Im ersten Augenblick erinnerte es mich eigentlich in Form und Bewegung mehr an ein Animationsfilmchen aus dem Aufklärungsunterricht in der 5. Klasse, aber nach einigen Stunden hatte sich die Schwimmart doch schon erheblich den erwachsenen Lieschen angenähert. 

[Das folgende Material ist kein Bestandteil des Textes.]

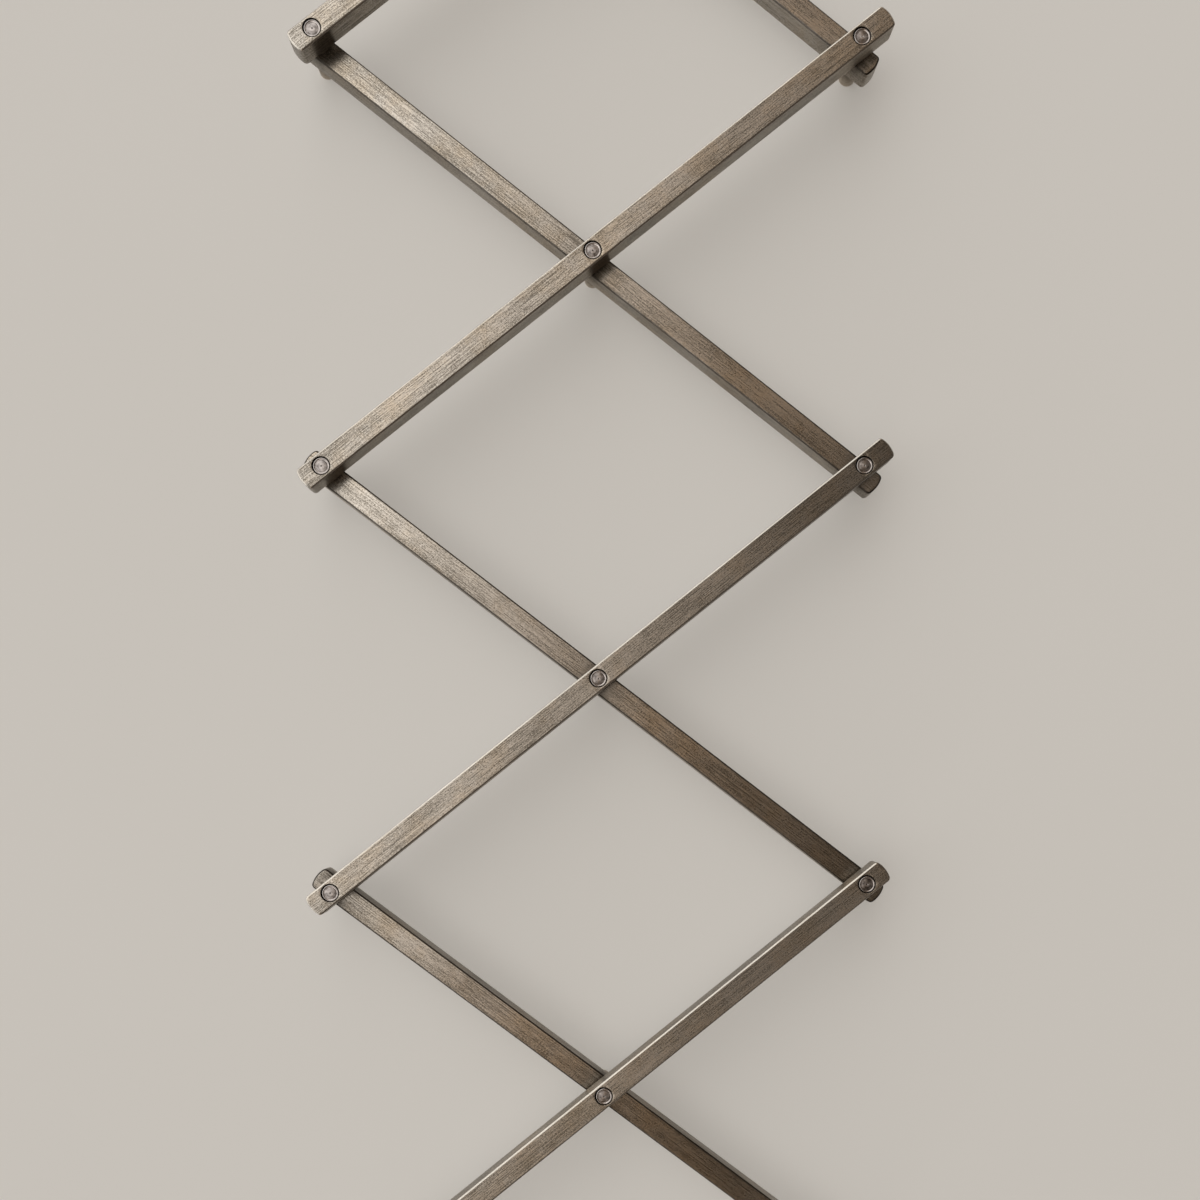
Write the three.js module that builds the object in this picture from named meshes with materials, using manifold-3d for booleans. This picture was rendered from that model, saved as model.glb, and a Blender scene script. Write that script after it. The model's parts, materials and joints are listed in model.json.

Allerdings sind diese Babys sehr schwer zu sehen, sie bestehen aus zwei winzigen Augen, einem zwinzigen Darm und einem durchsichtigen Körper, der zum größten Teil aus Schwanz besteht.
Aber ich hoffe, ihr könnte sie trotzdem erahnen:

Foto 

Liebe Grüße
Lieschen-Oma Else


----------



## Koi-Uwe (16. Juni 2008)

*AW: Babyboooom!*

Hui, ich bin ja auch Fischpapa geworden, hab ich gerade endeckt.

Ich denke mal die Goldelritzen haben sich mal ganz dolle Lieb gahabt.


----------



## Teichfutzi (16. Juni 2008)

*AW: Babyboooom!*

Also ich konnte ganz schön meine __ Stichlinge beim Ablaichen beobachten und später das Männchen, wie es auf das Nest aufgepasst hat. Ich konnte weder die kleinen Stichlinge beim Schlüpfen beobachten, noch konnte ich sehen, wie das Männchen auf die kleinen Stichlinge aufgepasst hat, aber jetzt sehe ich immer wieder an die 10 kleinen auf einmal, also schätze ich die Gesamtzahl auf 30-50 Stück, weil die sehr gut olivgrün getarnt sind.
Hier das Männchen, wie es das Nest zurechtmacht:
 
Von den kleinen Stichlingen konnte ich noch keine Fotos machen, erst am Mittwoch habe ich wieder eine Kamera, dann werde ich die selbstverständlich fotografieren.


----------



## patty4 (16. Juni 2008)

*AW: Babyboooom!*



			
				utzoff schrieb:
			
		

> Hui, ich bin ja auch Fischpapa geworden, hab ich gerade endeckt.
> 
> Ich denke mal die Goldelritzen haben sich mal ganz dolle Lieb gahabt.



Ja, das ist so.  
Meine Baby-Goldelritzen sehen exakt genauso aus...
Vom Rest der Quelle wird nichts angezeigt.